Eventually, I acquired help from a team of fantastic and super-talented artists, and together we were able to make this comic of mine become a reality.
Now, the story of Primal Warrior Draco Azul is set in Mexico. Why did you choose this location? Why not Japan or New York or the usual stomping grounds for giant monster fare?
It kind of adheres to the idea of "write what you know." I come from a Mexican-American background, so I thought it would be interesting and worthwhile to put some of my own cultural heritage into my comic — and thereby share my cultural heritage with others. I wanted to portray Mexico and Mexican culture in a more positive light than what we usually see in mainstream media. I didn't want the images to be tinted orange like you often see in movies; I didn't want the characters to wear tattered clothes or consist of stereotypes like mariachi players; and I certainly didn't want Draco Azul himself to resemble a "Mexican" robot, like, say, Tequila Gundam.
Continuing with that idea, I primarily set the story in Mexican locations that don't often get shown in media. The action of Issue #1 mostly occurs in big, cosmopolitan cities like Cancun and Acapulco (there's much more to Mexican civilization than dusty farming communities in the desert). And in establishing Draco's past, I drew a connection to the Mayans, as that's such an integral part of Mexican history.
In Issue #2, we'll be moving away from the cities and into small but still colorful towns, but my goal from the start was to show rarely seen, real-world Mexican locations as they actually are—and in the best way possible.
Did you draw upon Mexican mythology when creating the monsters that Draco Azul fights?
Not really. With the exception of the flashback scene where you see Quetzalcoatl and the Chupacabra, the monsters come from my own imagination and were mainly inspired by Western and Japanese media. For example, Tsuburaya's Ultraman franchise has all these monsters that seem to be patchworks of different animals thrown into a blender, and since the kaiju in my comic are alien in nature, I found it appropriate to take a similar approach and just make them bizarre and otherworldly. And in the case of the main antagonist monster from Issue #1, he's something of a mix of the Gill-Man from Creature From the Black Lagoon (1954) and the Kraken from Ray Harryhausen's Clash of the Titans (1981).
Needless to say, I was also heavily inspired by the Godzilla series and tried to emulate that same sense of power and ferocity as the monsters wreak havoc.
As for Draco Azul himself, one of his most noticeable characteristics is the big red scarf which he can use as a weapon in battle.
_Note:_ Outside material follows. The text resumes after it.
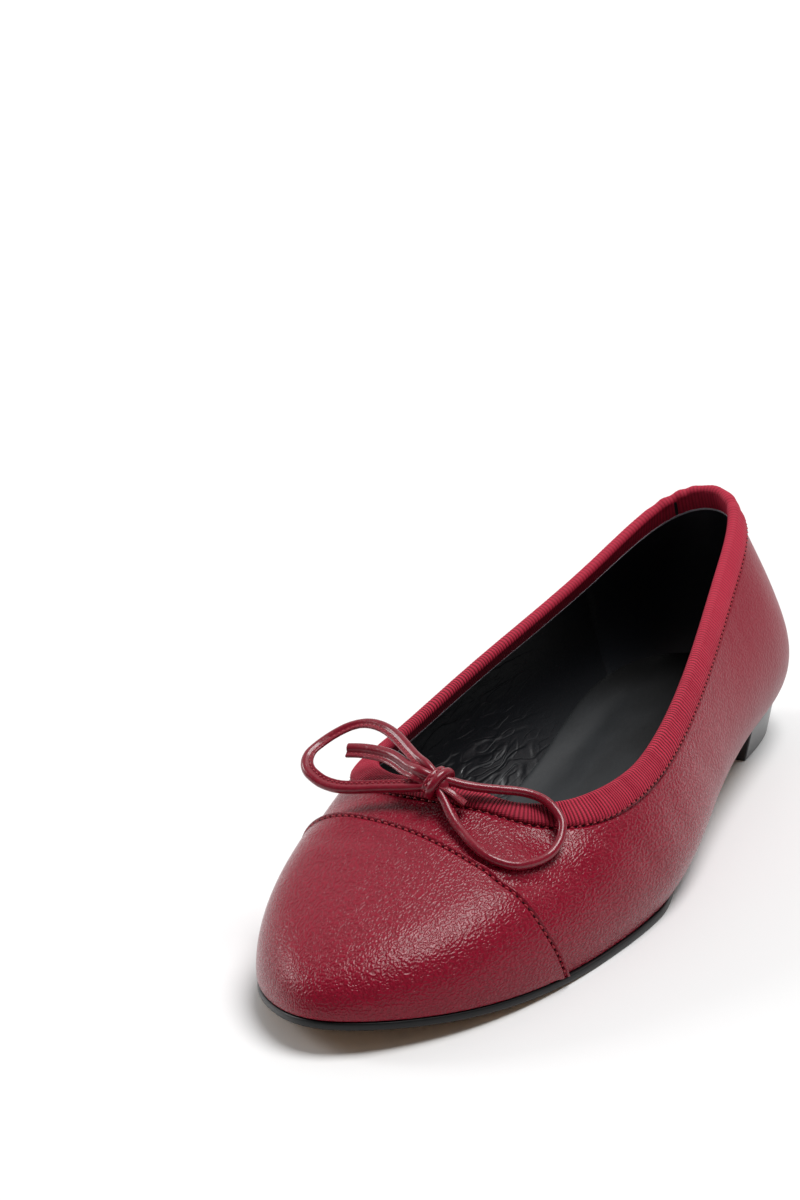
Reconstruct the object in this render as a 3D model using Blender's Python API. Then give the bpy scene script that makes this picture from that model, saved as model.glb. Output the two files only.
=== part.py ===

What inspired this design choice?
The basic idea for the scarf came from Ken Ishikawa's manga series Getter Robo and one of the animated series adapted from it. One of Getter Robo's most unique traits is his cape, and in the anime Getter Robo: Armageddon there's this scene where Getter Robo uses his cape like a lasso against an enemy robot. I thought that sequence was really cool, so I decided to give Draco Azul a similar weapon. As for envisioning the scarf as well as its use and abilities, I drew further inspiration from things like Cyborg 009, The Shadow, Spawn, and Strider Hiryu. From all of this, I got the idea of a red scarf which trails behind Draco Azul as he moves, which can actually move on its own (like in Spawn), and which can be used as a weapon against enemies.
The cover for your comic was drawn by none other than Jeff Zornow, whom kaiju fans know for his work on Godzilla: Rulers of Earth. How did you get Zornow to illustrate the cover for your comic?
I mentioned Christopher Martinez earlier. He's friends with Jeff Zornow and not only suggested Jeff to draw the cover but also put me in touch with him. And much to my delight, when I asked Jeff if he would be interested, he immediately said yes. He was very enthusiastic, very professional, and very easy to work with. Provided his schedule allows it, I look forward to working with him again in the future.
How many issues will there be in total, and when can we expect Issue #2?
Tentatively, there will be eight issues. As for the second issue: As of the time of this interview, we are currently at the coloring stage. After that's done, we will move on to lettering and formatting. My hope is to have the second issue complete and ready to purchase either before or during the spring of 2020.